The concert also features Heroes and Heroines, a new work by Associate Artistic Director Stafford Berry Jr. It uses Umfundalai, a system of pan-African dance techniques combined with African-American dance forms that was devised by Dr. Kariamu Welsh at Temple University in the 1960s as she studied the dances in the cultures in Zimbabwe, Nigeria, Gabon and across Southern Africa. Where traditional dancers would consider it taboo to blend or change their individual dance styles, Welsh sought to unite the essence of what she found in her travels. Indeed, the name she chose for this technique of fusions is the Kiswahili word for "essence."

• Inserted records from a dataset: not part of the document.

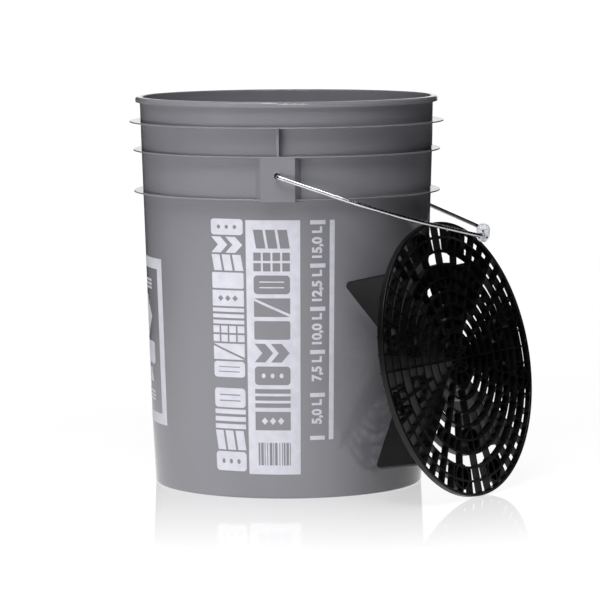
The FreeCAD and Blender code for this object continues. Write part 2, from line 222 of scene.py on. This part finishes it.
class Tree:
    """Shader tree of a material or world, with short calls to add nodes and to feed sockets."""

    def __init__(self, holder):
        holder.use_nodes = True
        self.tree = holder.node_tree

    def feed(self, value, socket):
        """Link an output to a socket, or set the socket's constant value."""
        if isinstance(value, bpy.types.NodeSocket):
            self.tree.links.new(value, socket)
        else:
            socket.default_value = value

    def feed_named(self, node, values):
        """Feed sockets by their names, written with _ for a space."""
        for name, value in values.items():
            self.feed(value, node.inputs[name.replace("_", " ")])

    def node(self, kind, **values):
        node = self.tree.nodes.new(kind)
        self.feed_named(node, values)
        return node

    def place(self):
        """The shaded point in object coordinates."""
        return self.node("ShaderNodeTexCoord").outputs["Object"]

    def ramp(self, value, ends, results):
        """Value mapped from one range to another and clamped."""
        node = self.node(
            "ShaderNodeMapRange", Value=value,
            From_Min=ends[0], From_Max=ends[1], To_Min=results[0], To_Max=results[1],
        )
        return node.outputs["Result"]


# ---------------------------------------------------------------- materials

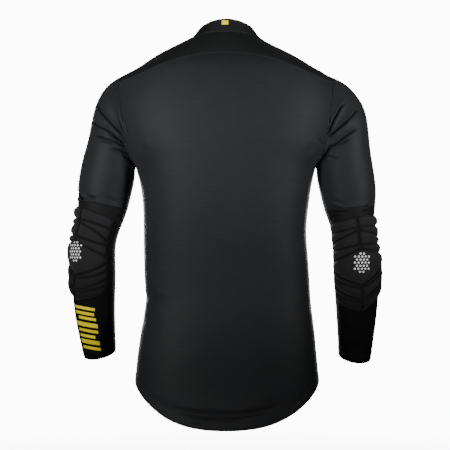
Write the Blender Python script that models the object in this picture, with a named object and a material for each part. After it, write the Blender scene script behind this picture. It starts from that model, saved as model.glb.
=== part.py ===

Davis will also restage a classic work from his repertoire, Powerful Long Ladder, from 1971. The name comes from a book of poetry by Owen Dodson—the man at Howard University who encouraged Davis to change majors from nursing to theater and dance. "He was my mentor," Davis says, before quoting the lines that provide the piece's title: "It takes a powerful long ladder to climb to the sky/ An catch the bird of freedom for the dark."
Another work on the program is set to "Four Women," Nina Simone's gripping examination of a quartet of racial composites in the 1960s. Jazz vocalist Lois Deloatch, whom Indy critic Chris Toenes praised in a 2008 review as "a caretaker of the music's history, an advocate of its redemptive power," will sing the music for this work. "Each woman is represented by different percussion instruments from Africa," Davis notes, "and Lois is a jazz artist—so sensitive to musical changes and emotions. She'll be fantastic."
In the concert, music director Kwabena Osei Appiagyei will present Gome Mashine, described in press materials as "a traditional work from Ghana, using indigenous instruments."
But this weekend's most important "indigenous instrument" will be the feet and vision of Chuck Davis, a dance treasure who has called Durham home for a quarter of a century.